WORK INSTRUCTIONS:
The answer is a single number: how many lines hold the string "with".

PROVIDED MATERIAL:
· · ·

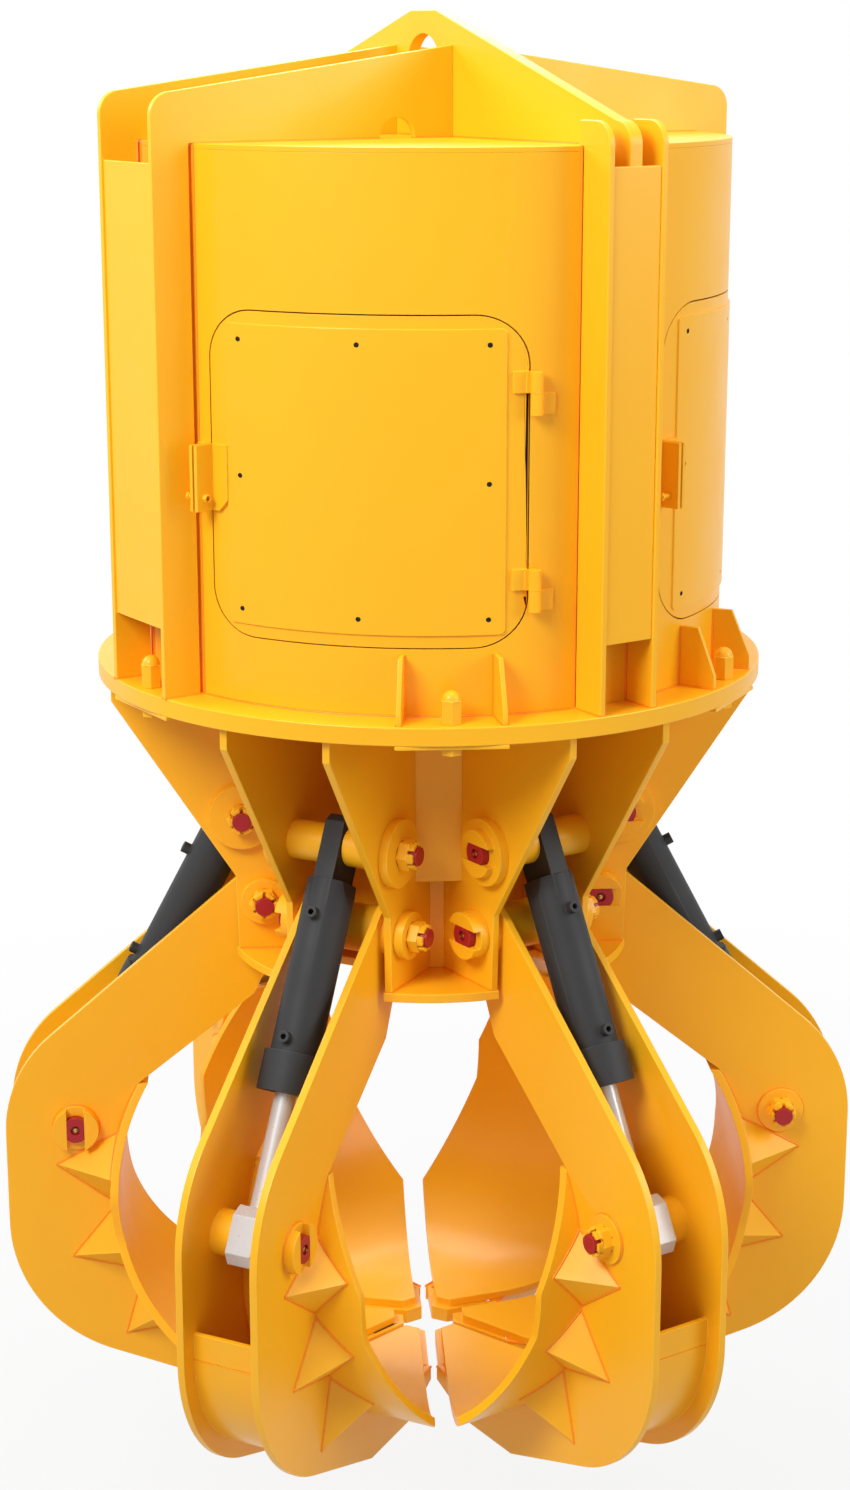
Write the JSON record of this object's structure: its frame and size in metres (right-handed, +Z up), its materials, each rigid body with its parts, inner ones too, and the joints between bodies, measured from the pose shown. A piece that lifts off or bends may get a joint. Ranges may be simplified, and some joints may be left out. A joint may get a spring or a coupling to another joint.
{
  "type": "multi-jaw grapple",
  "caption": "Suspended electro-hydraulic grab: a drum power pack under a lifting eye, with curved shell jaws that hydraulic cylinders swing round a central hub.",
  "frame": {"origin": "centre of the lifting eye's bore, in the middle of the lifting plate", "axes": "+Z up through the eye, +X along the eye's bore, -Y toward the first claw; the jaws hang below"},
  "size_m": [2.0928, 2.286, 3.6653],
  "materials": {
    "yellow_paint": "gloss",
    "grey_paint": "satin",
    "black_paint": "gloss",
    "rod_chrome": "polished",
    "red_steel": "satin"
  },
  "bodies": {
    "frame": {"lifting_plate": "yellow_paint", "main_fins": "yellow_paint", "cross_fins": "yellow_paint", "fin_closures": "yellow_paint", "drum_shell": "yellow_paint", "drum_lid": "yellow_paint", "flange_disc": "yellow_paint", "flange_gussets": "yellow_paint", "flange_bolts": "yellow_paint", "hub_core": "yellow_paint", "hub_floor": "yellow_paint", "hub_brackets": "yellow_paint", "hub_webs": "yellow_paint", "cylinder_pins": "red_steel", "hinge_pins": "red_steel", "pin_bosses": "yellow_paint", "pin_nuts": "yellow_paint", "cylinder_spacers": "yellow_paint", "door_brackets": "yellow_paint", "motor": "grey_paint", "oil_tank": "grey_paint"},
    "claw_1": {"claw_frame_1": "yellow_paint", "claw_shell_1": "yellow_paint", "claw_pin_1": "red_steel"},
    "cylinder_1": {"barrel_1": "black_paint"},
    "piston_1": {"rod_1": "rod_chrome"},
    "claw_2": {"claw_frame_2": "yellow_paint", "claw_shell_2": "yellow_paint", "claw_pin_2": "red_steel"},
    "cylinder_2": {"barrel_2": "black_paint"},
    "piston_2": {"rod_2": "rod_chrome"},
    "claw_3": {"claw_frame_3": "yellow_paint", "claw_shell_3": "yellow_paint", "claw_pin_3": "red_steel"},
    "cylinder_3": {"barrel_3": "black_paint"},
    "piston_3": {"rod_3": "rod_chrome"},
    "claw_4": {"claw_frame_4": "yellow_paint", "claw_shell_4": "yellow_paint", "claw_pin_4": "red_steel"},
    "cylinder_4": {"barrel_4": "black_paint"},
    "piston_4": {"rod_4": "rod_chrome"},
    "claw_5": {"claw_frame_5": "yellow_paint", "claw_shell_5": "yellow_paint", "claw_pin_5": "red_steel"},
    "cylinder_5": {"barrel_5": "black_paint"},
    "piston_5": {"rod_5": "rod_chrome"},
    "claw_6": {"claw_frame_6": "yellow_paint", "claw_shell_6": "yellow_paint", "claw_pin_6": "red_steel"},
    "cylinder_6": {"barrel_6": "black_paint"},
    "piston_6": {"rod_6": "rod_chrome"},
    "door_1": {"door_1": "yellow_paint"},
    "latch_1": {"latch_bolt_1": "yellow_paint"},
    "door_2": {"door_2": "yellow_paint"},
    "latch_2": {"latch_bolt_2": "yellow_paint"},
    "door_3": {"door_3": "yellow_paint"},
    "latch_3": {"latch_bolt_3": "yellow_paint"},
    "door_4": {"door_4": "yellow_paint"},
    "latch_4": {"latch_bolt_4": "yellow_paint"}
  },
  "joints": [
    {"name": "claw_hinge_1", "type": "hinge", "parent": "frame", "child": "claw_1", "pos_m": [0, -0.44, -2.12], "axis": [-1, 0, 0], "range_deg": [0, 60]},
    {"name": "cylinder_hinge_1", "type": "hinge", "parent": "frame", "child": "cylinder_1", "pos_m": [0, -0.495, -1.89], "axis": [-1, 0, 0], "range_deg": [0, 54]},
    {"name": "rod_slide_1", "type": "slide", "parent": "cylinder_1", "child": "piston_1", "axis": [0, -0.4653, -0.8851], "range_m": [-0.216, 0]},
    {"name": "claw_hinge_2", "type": "hinge", "parent": "frame", "child": "claw_2", "pos_m": [0.38105, -0.22, -2.12], "axis": [-0.5, -0.866, 0], "range_deg": [0, 60]},
    {"name": "cylinder_hinge_2", "type": "hinge", "parent": "frame", "child": "cylinder_2", "pos_m": [0.42868, -0.2475, -1.89], "axis": [-0.5, -0.866, 0], "range_deg": [0, 54]},
    {"name": "rod_slide_2", "type": "slide", "parent": "cylinder_2", "child": "piston_2", "axis": [0.403, -0.2327, -0.8851], "range_m": [-0.216, 0]},
    {"name": "claw_hinge_3", "type": "hinge", "parent": "frame", "child": "claw_3", "pos_m": [0.38105, 0.22, -2.12], "axis": [0.5, -0.866, 0], "range_deg": [0, 60]},
    {"name": "cylinder_hinge_3", "type": "hinge", "parent": "frame", "child": "cylinder_3", "pos_m": [0.42868, 0.2475, -1.89], "axis": [0.5, -0.866, 0], "range_deg": [0, 54]},
    {"name": "rod_slide_3", "type": "slide", "parent": "cylinder_3", "child": "piston_3", "axis": [0.403, 0.2327, -0.8851], "range_m": [-0.216, 0]},
    {"name": "claw_hinge_4", "type": "hinge", "parent": "frame", "child": "claw_4", "pos_m": [0, 0.44, -2.12], "axis": [1, 0, 0], "range_deg": [0, 60]},
    {"name": "cylinder_hinge_4", "type": "hinge", "parent": "frame", "child": "cylinder_4", "pos_m": [0, 0.495, -1.89], "axis": [1, 0, 0], "range_deg": [0, 54]},
    {"name": "rod_slide_4", "type": "slide", "parent": "cylinder_4", "child": "piston_4", "axis": [0, 0.4653, -0.8851], "range_m": [-0.216, 0]},
    {"name": "claw_hinge_5", "type": "hinge", "parent": "frame", "child": "claw_5", "pos_m": [-0.38105, 0.22, -2.12], "axis": [0.5, 0.866, 0], "range_deg": [0, 60]},
    {"name": "cylinder_hinge_5", "type": "hinge", "parent": "frame", "child": "cylinder_5", "pos_m": [-0.42868, 0.2475, -1.89], "axis": [0.5, 0.866, 0], "range_deg": [0, 54]},
    {"name": "rod_slide_5", "type": "slide", "parent": "cylinder_5", "child": "piston_5", "axis": [-0.403, 0.2327, -0.8851], "range_m": [-0.216, 0]},
    {"name": "claw_hinge_6", "type": "hinge", "parent": "frame", "child": "claw_6", "pos_m": [-0.38105, -0.22, -2.12], "axis": [-0.5, 0.866, 0], "range_deg": [0, 60]},
    {"name": "cylinder_hinge_6", "type": "hinge", "parent": "frame", "child": "cylinder_6", "pos_m": [-0.42868, -0.2475, -1.89], "axis": [-0.5, 0.866, 0], "range_deg": [0, 54]},
    {"name": "rod_slide_6", "type": "slide", "parent": "cylinder_6", "child": "piston_6", "axis": [-0.403, -0.2327, -0.8851], "range_m": [-0.216, 0]},
    {"name": "door_hinge_1", "type": "hinge", "parent": "frame", "child": "door_1", "pos_m": [-0.19977, -0.7457, -0.9535], "axis": [0, 0, 1], "range_deg": [0, 110]},
    {"name": "latch_slide_1", "type": "slide", "parent": "frame", "child": "latch_1", "axis": [-0.2352, 0.972, 0], "range_m": [-0.026, 0]},
    {"name": "door_hinge_2", "type": "hinge", "parent": "frame", "child": "door_2", "pos_m": [0.7457, -0.19977, -0.9535], "axis": [0, 0, 1], "range_deg": [0, 110]},
    {"name": "latch_slide_2", "type": "slide", "parent": "frame", "child": "latch_2", "axis": [-0.972, -0.2352, 0], "range_m": [-0.026, 0]},
    {"name": "door_hinge_3", "type": "hinge", "parent": "frame", "child": "door_3", "pos_m": [0.19977, 0.7457, -0.9535], "axis": [0, 0, 1], "range_deg": [0, 110]},
    {"name": "latch_slide_3", "type": "slide", "parent": "frame", "child": "latch_3", "axis": [0.2352, -0.972, 0], "range_m": [-0.026, 0]},
    {"name": "door_hinge_4", "type": "hinge", "parent": "frame", "child": "door_4", "pos_m": [-0.7457, 0.19977, -0.9535], "axis": [0, 0, 1], "range_deg": [0, 110]},
    {"name": "latch_slide_4", "type": "slide", "parent": "frame", "child": "latch_4", "axis": [0.972, 0.2352, 0], "range_m": [-0.026, 0]}
  ],
  "couplings": [
    {"joint": "cylinder_hinge_1", "follows": "claw_hinge_1", "ratio": 0.885},
    {"joint": "rod_slide_1", "follows": "claw_hinge_1", "m_per_rad": -0.2045},
    {"joint": "cylinder_hinge_2", "follows": "claw_hinge_2", "ratio": 0.885},
    {"joint": "rod_slide_2", "follows": "claw_hinge_2", "m_per_rad": -0.2045},
    {"joint": "cylinder_hinge_3", "follows": "claw_hinge_3", "ratio": 0.885},
    {"joint": "rod_slide_3", "follows": "claw_hinge_3", "m_per_rad": -0.2045},
    {"joint": "cylinder_hinge_4", "follows": "claw_hinge_4", "ratio": 0.885},
    {"joint": "rod_slide_4", "follows": "claw_hinge_4", "m_per_rad": -0.2045},
    {"joint": "cylinder_hinge_5", "follows": "claw_hinge_5", "ratio": 0.885},
    {"joint": "rod_slide_5", "follows": "claw_hinge_5", "m_per_rad": -0.2045},
    {"joint": "cylinder_hinge_6", "follows": "claw_hinge_6", "ratio": 0.885},
    {"joint": "rod_slide_6", "follows": "claw_hinge_6", "m_per_rad": -0.2045}
  ]
}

· · ·

THE RESPONSE:
2